Para o efeito citado, a fls. 122 a 130, o réu estado, representado pelo mº pº, apresentou contestação.

Assim, por excepção, invocou a incompetência do tribunal, em razão da matéria.

Por impugnação, no essencial, sustentou que: - não contendo o artº 22º da C.R.P. os requisitos das diversas modalidades de responsabilidade do estado, cabe ao legislador ordinário a concretização constitucional da reparação dos danos; - o DL nº 48051, que rege a responsabilidade da administração por actos de gestão pública, não permite, pois, enquadrar a responsabilidade civil do estado por actos legislativos; - o artº 22º da CRP refere-se apenas à responsabilidade do Estado por factos ilícitos e culposos; - os diplomas referidos pela A. não padecem de qualquer inconstitucionalidade, nem tal lhes é imputada por aquela, não havendo, por conseguinte, ilicitude do comportamento do legislador; - a diminuição da actividade do Estado, com os naturais prejuízos decorrentes, resulta da integração de Portugal na Comunidade Europeia e não daqueles diplomas, integração essa de natureza política e que não é posta em causa pela A.; - não há violação do princípio da igualdade, não encontrando tal princípio fundamento na constituição; - não existe violação do princípio da confiança, pois entre o estado e os despachantes nunca existiu um vínculo jurídico de subordinação; - a actividade daqueles foi sempre privada, ainda que fortemente regulamentada; - não há violação do direito de propriedade, pois que, segundo o DL nº 64-A/89, de 27/2, compete à entidades patronais indemnizar os seus trabalhadores, mesmo que o despedimento se verifique devido "à extinção de postos de trabalho, por causas objectivas de ordem estrutural, tecnológica ou conjuntural relativas à empresa" (cap. V) ; - o DL nº 25/93 não tem carácter expropriatório, pois não lhe impôs sacrifícios especiais ou anormais que postulem a obrigação de indemnizar, por parte do estado.

A fls. 142/143, a A. apresentou réplica, manifestando-se, em síntese, pela improcedência da invocada excepção de incompetência do tribunal. Todavia, por despacho de fls. 152 a 155, foi julgada procedente a referida excepção da incompetência do tribunal, em razão da matéria, sendo, por isso, o R. Estado absolvido da instância.

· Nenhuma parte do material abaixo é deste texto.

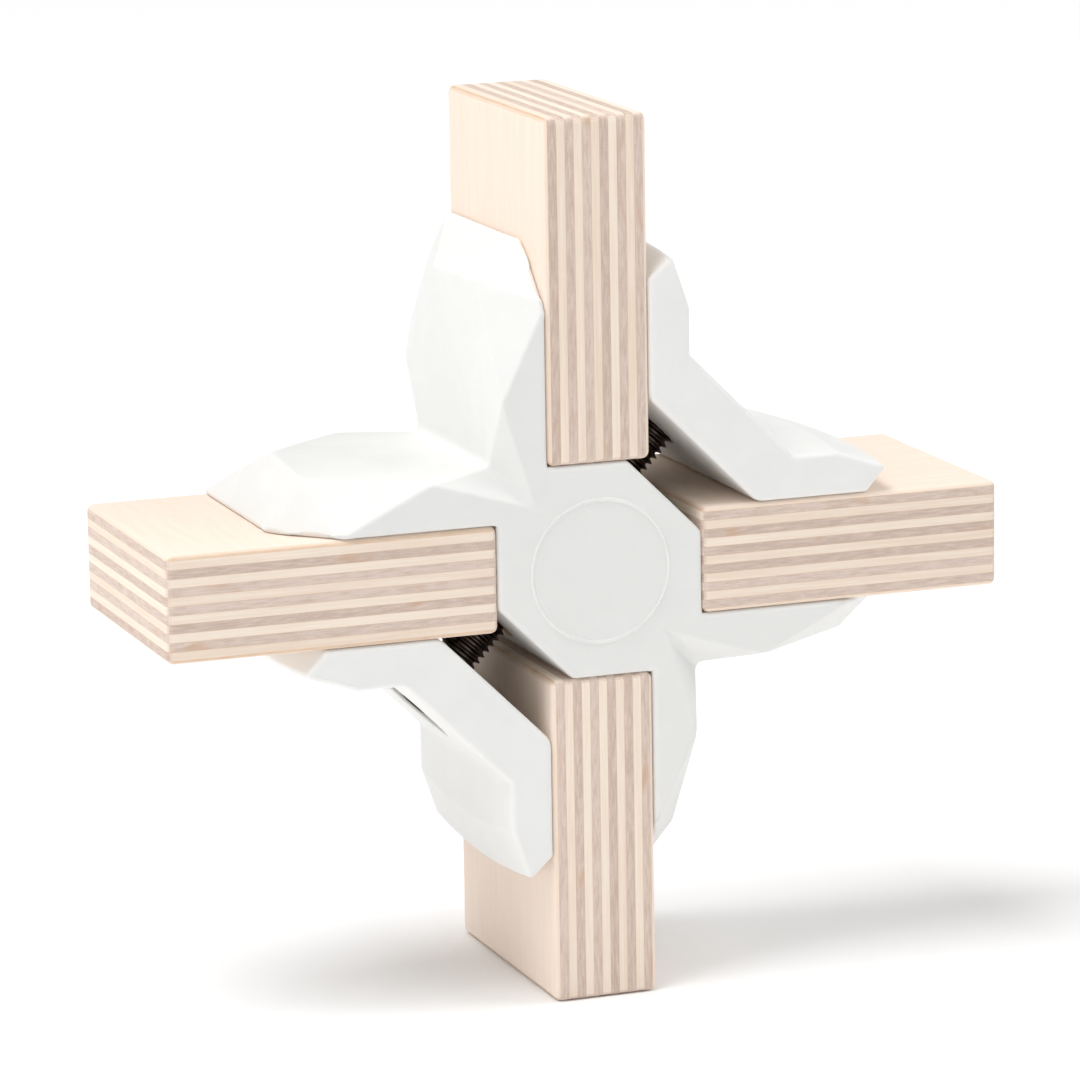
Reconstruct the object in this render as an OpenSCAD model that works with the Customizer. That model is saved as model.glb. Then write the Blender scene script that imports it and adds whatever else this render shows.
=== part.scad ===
// Four-way connector for sheet material, with four plywood panels clamped in it.
// Millimetres, +Z up. X runs to the right, Y from the front face to the back, and the origin is
// the centre of the bottom panel's end face, on which the part stands.

/* [Panels] */
// Thickness of the plywood panels
panel_t = 18; // [15:0.5:19]
// Width of every panel, and depth of the connector
depth = 46.8; // [44:0.2:52]
// Number of veneers in the plywood, thin faces included
veneers = 13; // [9:2:15]
// Thickness of one face veneer
face_veneer = 0.75; // [0.5:0.05:1]
// Length of the top panel
top_len = 57.6; // [50:0.1:80]
// Length of the right panel
right_len = 53.6; // [50:0.1:80]
// Length of the bottom panel
bottom_len = 55.1; // [50:0.1:80]
// Length of the left panel
left_len = 56.6; // [50:0.1:80]
// Radius on the panels' corners
panel_r = 1; // [0.5:0.1:1.5]

/* [Connector] */
// Half the width of the square core that the panels butt against
core_half = 18; // [17:0.5:20]
// Distance of a chamfered core corner from the core's centre, along the diagonal
core_diag = 16.3; // [15.8:0.1:17]
// Radius of the raised ring on the front of the core
ring_r = 12; // [8:0.5:12.5]
// Height of the raised ring
ring_h = 0.25; // [0.15:0.05:0.4]

/* [Clamp jaws] */
// Distance of a jaw's inner slope from the core's centre, along the diagonal
jaw_inner = 26.2; // [25.5:0.1:27]
// Thickness of a jaw across the diagonal
jaw_t = 9.9; // [9.4:0.1:11]
// Reach of a jaw's arms from the core's centre
jaw_reach = 51.6; // [50:0.2:54]
// Thickness of a jaw's arms over the panel
arm_t = 7.4; // [6.5:0.1:8]

/* [Screws] */
// Thread diameter
screw_d = 8; // [8:8]
// Thread pitch
pitch = 1.25; // [1:0.25:1.25]
// Length of a screw under its head
screw_len = 25; // [22:0.5:27]
// Diameter of the screw head
head_d = 13; // [12:0.5:13.5]
// Height of the low screw head
head_h = 5; // [4:0.1:5.2]
// Width across the flats of the key socket
key_af = 5; // [4:0.5:6]

/* [Hidden] */

$fn = 64;
half_t = panel_t / 2;
core_z = core_half + bottom_len;         // height of the core's centre above the bottom end
gap = 0.02;                              // clearance that keeps clamped faces from overlapping
face_a = half_t + gap;                   // a clamping face's distance from the panel's mid-plane
ply_t = (panel_t - 2 * face_veneer) / (veneers - 2);
arc_steps = 6;                           // straight steps in a rounded corner
washer_d = 15;
washer_t = 1.6;
recess_d = washer_d + 0.6;
head_sink = 0.3;                         // depth of the head's top below the jaw's slope
recess_h = head_sink + head_h + washer_t;
jaw_outer = jaw_inner + jaw_t;
seat = jaw_outer - recess_h;             // the washer's seat, along the diagonal
clear_d = screw_d + 1;                   // clearance hole in a jaw
insert_d = 11;
insert_from = 2.6;                       // inner end of an insert, along the diagonal
thread_fit = 0.05;                       // radial running clearance of a screw in its insert
thread_depth = 0.61 * pitch;
tip_bevel = 1;

PLASTIC = [0.93, 0.93, 0.92];
STEEL = [0.10, 0.10, 0.11];
BRASS = [0.78, 0.62, 0.30];
LIGHT_WOOD = [0.95, 0.88, 0.80];
DARK_WOOD = [0.80, 0.70, 0.65];

// The arc of radius r that rounds the corner b of the outline a-b-c.
function corner_arc(a, b, c, r) =
    let (u = (a - b) / norm(a - b),
         v = (c - b) / norm(c - b),
         half = acos(u * v) / 2,
         centre = b + (u + v) / norm(u + v) * r / sin(half),
         start = b + u * r / tan(half) - centre,
         turn = (u[0] * v[1] - u[1] * v[0] > 0 ? -1 : 1) * (180 - 2 * half))
    [for (i = [0 : arc_steps])
        let (t = turn * i / arc_steps)
        centre + [start[0] * cos(t) - start[1] * sin(t), start[0] * sin(t) + start[1] * cos(t)]];

// An outline with the corner radius of each point given as its third number.
function rounded(points) =
    let (n = len(points))
    [for (i = [0 : n - 1])
        let (a = points[(i + n - 1) % n], b = points[i], c = points[(i + 1) % n])
        each b[2] > 0
            ? corner_arc([a[0], a[1]], [b[0], b[1]], [c[0], c[1]], b[2])
            : [[b[0], b[1]]]];

// Moves a child from the core's own place to its height in the part.
module at_core() {
    translate([0, 0, core_z]) children();
}

// Extrudes an X-Z outline from the front face to the back face.
module through(y0 = -depth / 2, y1 = depth / 2) {
    translate([0, y1, 0]) rotate([90, 0, 0]) linear_extrude(y1 - y0) children();
}

// Turns a child's Z axis onto the diagonal that points up and to the right.
module on_diagonal() {
    rotate([0, 45, 0]) children();
}

// ---- plywood panels ----------------------------------------------------------------------

// One panel, lying along +X from the core's face, with its corners rounded.
module panel_blank(length) {
    x0 = core_half + gap;
    x1 = core_half + length;
    through() polygon(rounded([
        [x0, -half_t, panel_r], [x1, -half_t, panel_r],
        [x1, half_t, panel_r], [x0, half_t, panel_r]
    ]));
}

// Height of the lower face of veneer i, counted from the panel's mid-plane.
function veneer_z(i) = i == 0 ? -half_t : i == veneers ? half_t : -half_t + face_veneer + (i - 1) * ply_t;

// The veneers of one panel whose numbers are given, as separate layers of the blank.
module veneer_layers(length, numbers) {
    for (i = numbers) {
        intersection() {
            panel_blank(length);
            translate([0, -depth, veneer_z(i)]) cube([200, 2 * depth, veneer_z(i + 1) - veneer_z(i)]);
        }
    }
}

// Turns a panel that lies along +X into its place in the cross.
module place_panel(turn) {
    at_core() rotate([0, -turn, 0]) children();
}

module face_veneers(length, turn, tint) {
    color(tint) place_panel(turn) veneer_layers(length, [0, veneers - 1]);
}

module cross_plies(length, turn, tint) {
    color(tint) place_panel(turn) veneer_layers(length, [1 : 2 : veneers - 2]);
}

module parallel_plies(length, turn, tint) {
    color(tint) place_panel(turn) veneer_layers(length, [2 : 2 : veneers - 3]);
}

// ---- connector body ----------------------------------------------------------------------

// One arm of a fixed jaw: a faceted wedge on the panel that stands up from the core. Each point
// is its distance from the panel's mid-plane, its depth behind the front face and its height
// above the core's centre. ridge_in moves the front ridge's outer end towards the core.
module fixed_arm(ridge_in) {
    a = face_a;
    contact = [
        [a, 0, a], [a, 0, 45.2], [a, 8.5, 53.5], [a, 10.8, 55],
        [a, depth, 54.8], [a, depth, a]
    ];
    front = [[11.3, 0, 11.3], [16.8, 0, 29.1]];
    ridges = [
        [17.8 - ridge_in, 9.4, 48.4 - ridge_in],
        [19.3 - ridge_in / 2, 26, 48.3],
        [18.1, 3.9, 18.1],
        [18.3, depth - 9.3, 18.3]
    ];
    back = [[13, depth, 13], [17.4, depth, 29.8], [16.3, depth, 36], [12.7, depth, 47]];
    points = concat(contact, front, ridges, back);
    hull() polyhedron(
        points = [for (p = points) [-p[0], p[1] - depth / 2, p[2]]],
        faces = [for (i = [1 : len(points) - 2]) [0, i, i + 1]]
    );
}

// A fixed jaw: an arm on the top panel and its mirror image, about the diagonal, on the left one.
module fixed_jaw(ridge_in) {
    fixed_arm(ridge_in);
    rotate([0, -90, 0]) mirror([1, 0, 0]) fixed_arm(ridge_in);
}

// Outline of the core: square faces for the panels, two chamfered corners for the screws and
// two corners that run into the fixed jaws.
function core_outline() =
    let (h = core_half, c = core_diag * sqrt(2) - core_half, w = half_t, j = 11)
    [
        [-h, w, 0], [-j, j, 0], [-w, h, 0], [c, h, 1.5], [h, c, 1.5],
        [h, -w, 0], [j, -j, 0], [w, -h, 0], [-c, -h, 1.5], [-h, -c, 1.5]
    ];

// The raised ring on the front of the core, a thin bead with sloping sides.
module ring_bead() {
    translate([0, -depth / 2, 0]) rotate([90, 0, 0]) rotate_extrude() polygon([
        [ring_r - ring_h - 0.1, -0.5], [ring_r - ring_h - 0.1, 0], [ring_r - 0.1, ring_h],
        [ring_r + 0.1, ring_h], [ring_r + ring_h + 0.1, 0], [ring_r + ring_h + 0.1, -0.5]
    ]);
}

// The pocket that holds one threaded insert, open at the chamfered corner.
module insert_pocket() {
    on_diagonal() translate([0, 0, insert_from]) cylinder(h = core_diag, d = insert_d);
}

module connector_body() {
    color(PLASTIC) at_core() difference() {
        union() {
            through() polygon(rounded(core_outline()));
            fixed_jaw(0);
            rotate([0, 180, 0]) fixed_jaw(2);
            ring_bead();
        }
        insert_pocket();
        rotate([0, 180, 0]) insert_pocket();
    }
}

// ---- clamp hardware, along the upper right diagonal ----------------------------------------

// Turns what is made for the upper right diagonal into the lower left one when lower is true.
module on_side(lower) {
    at_core() rotate([0, lower ? 180 : 0, 0]) children();
}

// A threaded insert, bored to clear the rings that stand for the screw's thread.
module insert(lower) {
    color(BRASS) on_side(lower) on_diagonal() difference() {
        translate([0, 0, insert_from]) cylinder(h = core_diag - insert_from - 0.1, d = insert_d);
        cylinder(h = core_diag + 1, r = screw_d / 2 + thread_fit);
    }
}

// Outline of a clamp jaw: two arms that lie on the panels, joined by a slope.
function jaw_outline() =
    let (a = face_a,
         i = jaw_inner * sqrt(2) - a,
         o = half_t + arm_t,
         s = jaw_outer * sqrt(2) - o,
         half = [
            [a, i, 3], [a, jaw_reach - 3.8, 1.4], [13.3, jaw_reach, 0.8],
            [o, jaw_reach - 9.2, 2], [o, s, 1]
         ])
    concat(half, [for (k = [len(half) - 1 : -1 : 0]) [half[k][1], half[k][0], half[k][2]]]);

module jaw(lower) {
    color(PLASTIC) on_side(lower) difference() {
        through() polygon(rounded(jaw_outline()));
        on_diagonal() cylinder(h = 60, d = clear_d);
        on_diagonal() translate([0, 0, seat]) cylinder(h = 20, d = recess_d);
    }
}

module washer(lower) {
    color(STEEL) on_side(lower) on_diagonal() translate([0, 0, seat]) difference() {
        cylinder(h = washer_t, d = washer_d);
        translate([0, 0, -1]) cylinder(h = washer_t + 2, d = screw_d + 0.4);
    }
}

// Half outline of the threaded shank, with one pointed ring for each turn of the thread.
function shank_outline() =
    let (r = screw_d / 2,
         core_r = r - thread_depth,
         turns = floor((screw_len - tip_bevel - 1) / pitch))
    concat(
        [[0, 0], [core_r - 0.4, 0], [core_r, tip_bevel]],
        [for (i = [0 : turns - 1]) let (z = tip_bevel + i * pitch) each [
            [core_r, z + 0.1], [r, z + pitch * 0.44], [r, z + pitch * 0.56], [core_r, z + pitch - 0.05]
        ]],
        [[core_r, screw_len + 0.5], [0, screw_len + 0.5]]
    );

// A low-head socket screw with its head on the washer.
module screw(lower) {
    seat_z = seat + washer_t;
    color(STEEL) on_side(lower) on_diagonal() difference() {
        union() {
            translate([0, 0, seat_z - screw_len]) rotate_extrude() polygon(shank_outline());
            translate([0, 0, seat_z]) cylinder(h = head_h, d = head_d);
        }
        translate([0, 0, seat_z + head_h - 2.8]) cylinder(h = 4, d = key_af / cos(30), $fn = 6);
    }
}

// The left panel is cut across the face grain, so its dark and light layers change places.
connector_body();
insert(false);  // upper_insert
insert(true);  // lower_insert
jaw(false);  // upper_jaw
jaw(true);  // lower_jaw
washer(false);  // upper_washer
washer(true);  // lower_washer
screw(false);  // upper_screw
screw(true);  // lower_screw
face_veneers(top_len, 90, LIGHT_WOOD);  // top_face_veneers
cross_plies(top_len, 90, DARK_WOOD);  // top_cross_plies
parallel_plies(top_len, 90, LIGHT_WOOD);  // top_parallel_plies
face_veneers(right_len, 0, LIGHT_WOOD);  // right_face_veneers
cross_plies(right_len, 0, DARK_WOOD);  // right_cross_plies
parallel_plies(right_len, 0, LIGHT_WOOD);  // right_parallel_plies
face_veneers(bottom_len, 270, LIGHT_WOOD);  // bottom_face_veneers
cross_plies(bottom_len, 270, DARK_WOOD);  // bottom_cross_plies
parallel_plies(bottom_len, 270, LIGHT_WOOD);  // bottom_parallel_plies
face_veneers(left_len, 180, DARK_WOOD);  // left_face_veneers
cross_plies(left_len, 180, LIGHT_WOOD);  // left_cross_plies
parallel_plies(left_len, 180, DARK_WOOD);  // left_parallel_plies
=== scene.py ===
"""Looks of the four-way sheet connector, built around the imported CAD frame.

Every piece is modelled in millimetres about the core's centre, with X to the right, Y from the
front face to the back and Z up. It is then turned about Y, scaled to metres and moved to its place.
"""

import math
import random

import bmesh
import bpy
import numpy as np
from mathutils import Matrix, Vector


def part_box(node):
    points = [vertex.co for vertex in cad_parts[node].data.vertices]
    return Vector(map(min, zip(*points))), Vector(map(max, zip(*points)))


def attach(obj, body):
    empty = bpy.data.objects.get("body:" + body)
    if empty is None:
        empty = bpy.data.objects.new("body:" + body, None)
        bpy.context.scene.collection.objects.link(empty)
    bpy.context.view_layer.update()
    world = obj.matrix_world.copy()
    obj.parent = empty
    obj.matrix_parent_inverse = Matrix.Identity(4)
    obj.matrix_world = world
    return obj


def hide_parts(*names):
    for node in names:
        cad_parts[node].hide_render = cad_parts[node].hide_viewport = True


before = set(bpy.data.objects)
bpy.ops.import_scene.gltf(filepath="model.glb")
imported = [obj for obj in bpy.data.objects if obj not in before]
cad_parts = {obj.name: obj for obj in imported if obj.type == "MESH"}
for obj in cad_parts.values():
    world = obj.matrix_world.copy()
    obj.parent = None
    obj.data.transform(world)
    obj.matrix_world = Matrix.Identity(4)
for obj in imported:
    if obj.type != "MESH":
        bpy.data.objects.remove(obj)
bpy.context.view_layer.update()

MM = 0.001

# ---- sizes, in millimetres -------------------------------------------------------------------

board_low, board_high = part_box("right_face_veneers")
CORE_Z = (board_low.z + board_high.z) / 2 / MM
PANEL_T = (board_high.z - board_low.z) / MM
DEPTH = (board_high.y - board_low.y) / MM
CORE_HALF = 18                      # from the core's centre to the sides the panels butt against
GAP = 0.02                          # clearance between clamped faces
PANEL_START = CORE_HALF + GAP
FACE_A = PANEL_T / 2 + GAP          # distance of a clamping face from the panel's mid-plane
SEAT_A = FACE_A - 0.015             # the panels' seats, cut free of the hollows' fillets
SEAT_END = CORE_HALF + 0.01
SEAT_EDGE = 0.2                     # radius round the seats

PANELS = {                          # each panel's turn about Y, and the way it points
    "top": (90, Vector((0, 0, 1))),
    "right": (0, Vector((1, 0, 0))),
    "bottom": (270, Vector((0, 0, -1))),
    "left": (180, Vector((-1, 0, 0))),
}
VENEERS = 13
FACE_VENEER = 0.75
PLY = (PANEL_T - 2 * FACE_VENEER) / (VENEERS - 2)
BOARD_EDGE = 1.2                    # radius on the edges of the boards
FIRST_SEED = 40                     # random seed of the first panel, the others count on from it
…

Remetidos os autos ao Tribunal Cível de Lisboa e levada a efeito uma tentativa de conciliação, não foi possível qualquer acordo entre as partes.

A a. Juntou aos autos vários documentos, nomeadamente cópia de uma sentença do tribunal arbitral, proferida no proc.º em que foi demandante Tertil - Terminais de Portugal S.A. (fls. 189 e ss.) A fls. 171/172, a A. apresentou um articulado superveniente, fazendo referência à já referida decisão, proferida pelo tribunal arbitral, ao qual o réu estado respondeu (fls. 182/183), alegando que tal decisão refere-se a uma situação diferente daquela a que se reporta a presente acção.

A fls. 300/301, foi proferido o despacho saneador e foram elaborados a especificação e o questionário, não tendo havido...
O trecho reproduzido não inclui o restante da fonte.